**Short exercise:** Reproduce the listing verbatim.

**Material:**

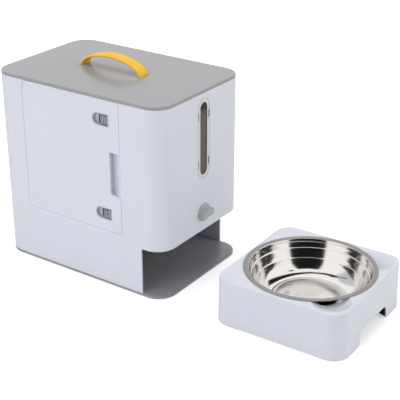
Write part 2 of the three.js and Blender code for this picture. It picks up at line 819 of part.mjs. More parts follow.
let pullShell = pullWedge(fingerPull.wall, doorOuterX)
  .intersect(slabX(pullOutline(fingerPull.wall), doorOuterX - cutOver, pullFar));
pullShell = pullShell.subtract(box(
  doorOuterX - cutOver,
  pullFar + cutOver,
  doorFrontY - cutOver - cutOver,
  doorFrontY,
  0,
  cabinet.height,
));
const pullVoid = pullWedge(0, doorOuterX - cutOver)
  .intersect(slabX(pullOutline(0), doorOuterX - cutOver - cutOver, pullFar));
doorSolid = doorSolid.add(pullShell).subtract(pullVoid);

// latch housings drop into two D-shaped holes
const latchHeights = [doorTop - latch.belowDoorTop, door.bottom + latch.aboveDoorBottom];
function latchOutline(z, grow) {
  const half = latch.halfHeight;
  const centre = latchRearY - half;
  const front = latchFrontY - grow;
  return [
    new THREE.Vector2(front, z - half - grow),
    ...arcPoints(centre, z, half + grow, -Math.PI / 2, Math.PI / 2, smallSteps),
    new THREE.Vector2(front, z + half + grow),
  ];
}
for (const z of latchHeights) {
  doorSolid = doorSolid.subtract(slabX(latchOutline(z, latch.wall + seatGap), doorOuterX - cutOver, doorInnerX + cutOver));
}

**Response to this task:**
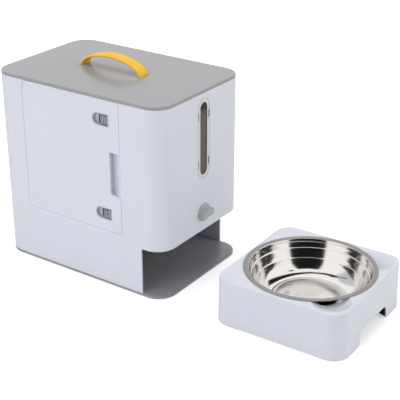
Write part 2 of the three.js and Blender code for this picture. It picks up at line 819 of part.mjs. More parts follow.
let pullShell = pullWedge(fingerPull.wall, doorOuterX)
  .intersect(slabX(pullOutline(fingerPull.wall), doorOuterX - cutOver, pullFar));
pullShell = pullShell.subtract(box(
  doorOuterX - cutOver,
  pullFar + cutOver,
  doorFrontY - cutOver - cutOver,
  doorFrontY,
  0,
  cabinet.height,
));
const pullVoid = pullWedge(0, doorOuterX - cutOver)
  .intersect(slabX(pullOutline(0), doorOuterX - cutOver - cutOver, pullFar));
doorSolid = doorSolid.add(pullShell).subtract(pullVoid);

// latch housings drop into two D-shaped holes
const latchHeights = [doorTop - latch.belowDoorTop, door.bottom + latch.aboveDoorBottom];
function latchOutline(z, grow) {
  const half = latch.halfHeight;
  const centre = latchRearY - half;
  const front = latchFrontY - grow;
  return [
    new THREE.Vector2(front, z - half - grow),
    ...arcPoints(centre, z, half + grow, -Math.PI / 2, Math.PI / 2, smallSteps),
    new THREE.Vector2(front, z + half + grow),
  ];
}
for (const z of latchHeights) {
  doorSolid = doorSolid.subtract(slabX(latchOutline(z, latch.wall + seatGap), doorOuterX - cutOver, doorInnerX + cutOver));
}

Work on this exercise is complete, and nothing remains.